NATO raises support for targets of Islamic extremism
Associated Press
WARSAW, POLAND
NATO allies agreed Saturday to provide increased military support to countries in the Middle East and North Africa that are targets of Islamic extremism, including using NATO surveillance planes in the fight against the Islamic State group.
Alliance leaders also agreed to launch a new naval mission in the Mediterranean, and made commitments to maintain a stable military presence in Afghanistan and to fund Afghan security forces through 2020.

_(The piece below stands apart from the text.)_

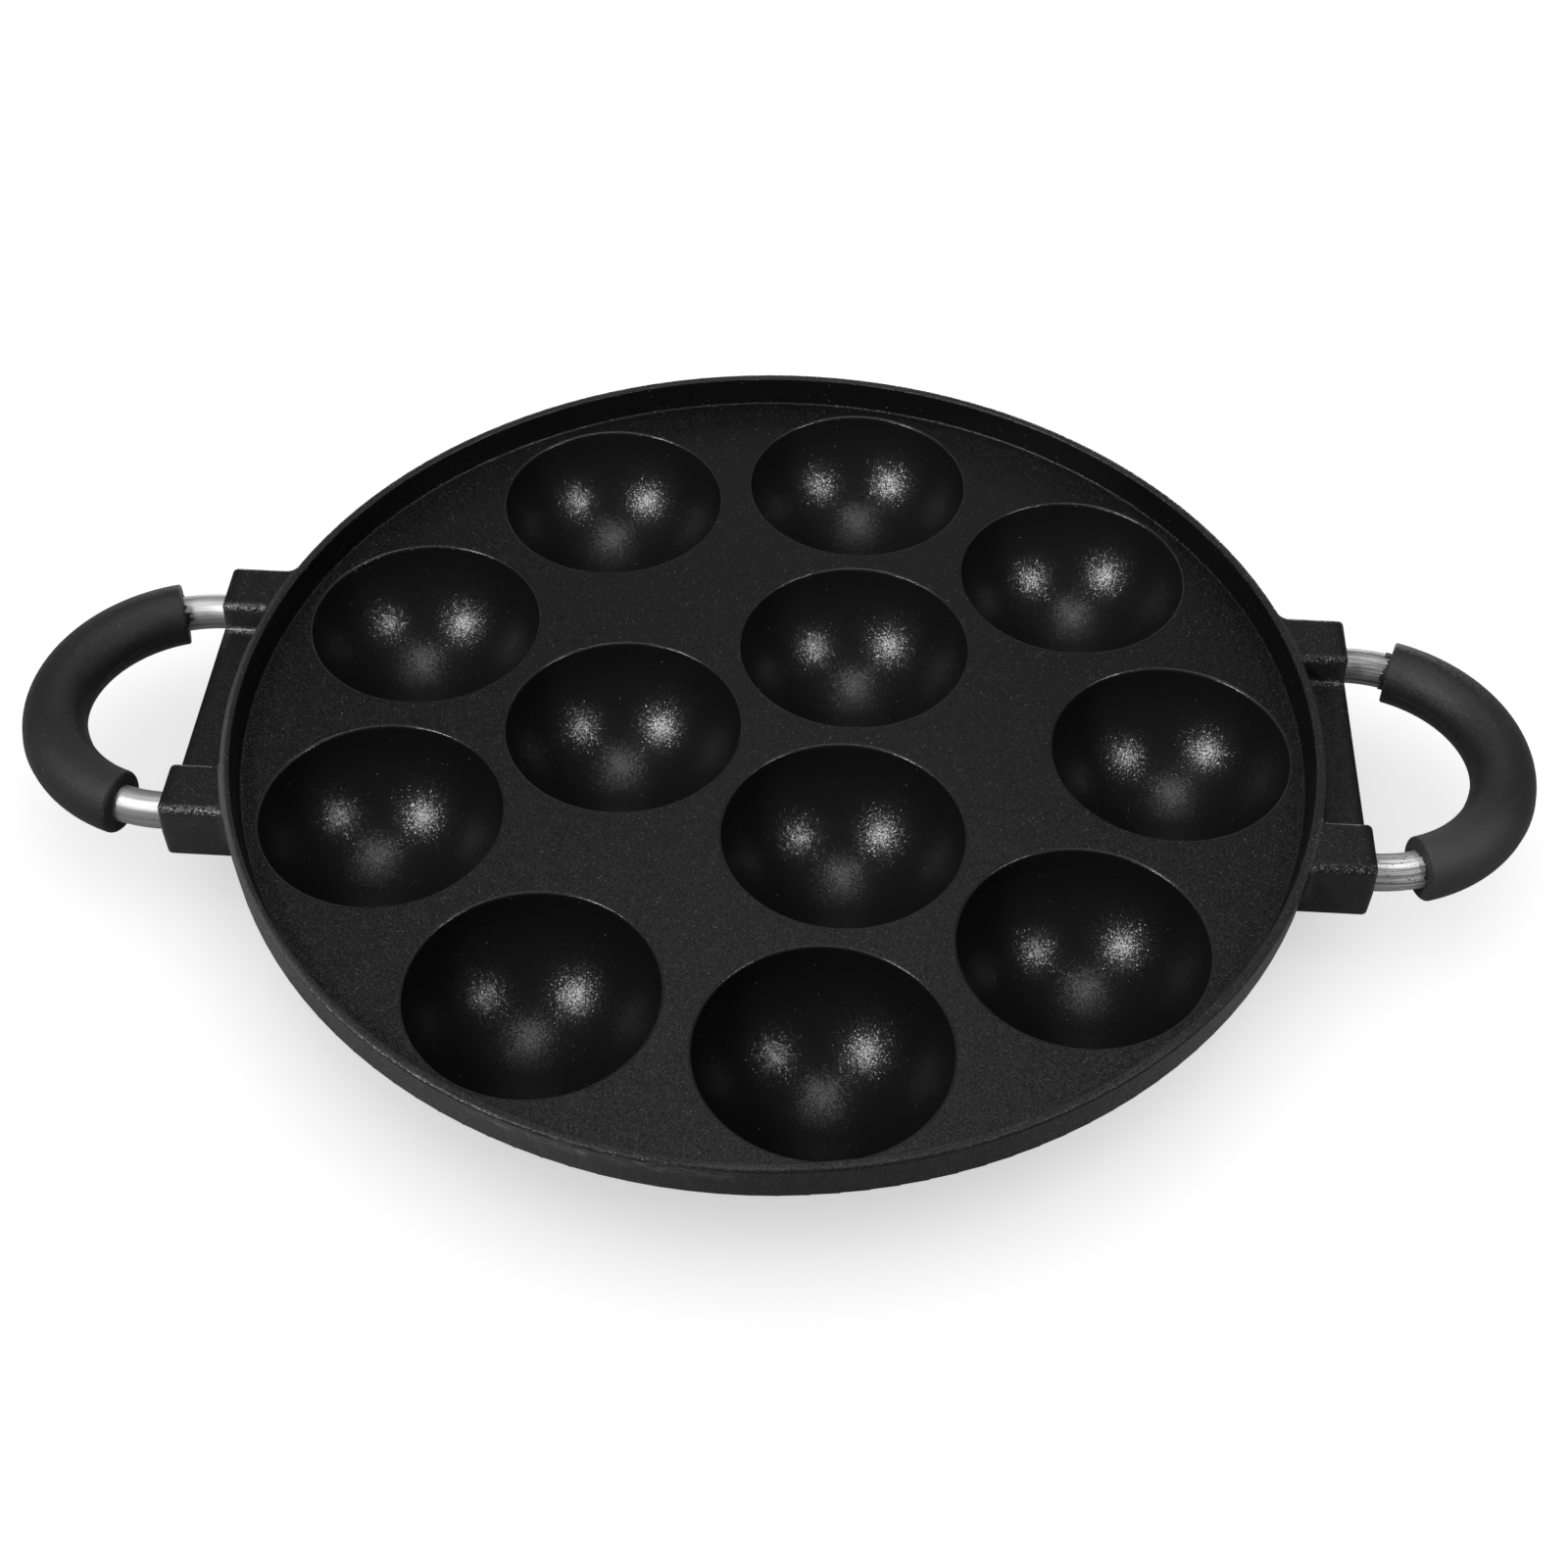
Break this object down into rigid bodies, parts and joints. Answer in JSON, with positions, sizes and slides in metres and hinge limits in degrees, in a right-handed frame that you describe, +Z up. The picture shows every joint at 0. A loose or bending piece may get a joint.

“We’re moving forward with the most significant reinforcement of our collective defense any time since the Cold War,” President Barack Obama said at a news conference at the end of a crucial NATO summit in Warsaw.
NATO Secretary-General Jens Stoltenberg said NATO will start a training and capacity-building mission for Iraqi armed forces in Iraq, a country he called central in the fight against IS. NATO is also working to establish an intelligence center in Tunisia, a major recruiting ground for IS, and will shortly start providing support to Tunisian special operation forces.
“Today we have taken decisions to strengthen our partners and to project stability beyond our borders,” Stoltenberg told reporters. He said millions of people in Africa and the Middle East have been rendered “homeless and helpless” by radical organizations such as IS and that the extremist groups are also to blame for organizing terrorist attacks in Europe and America.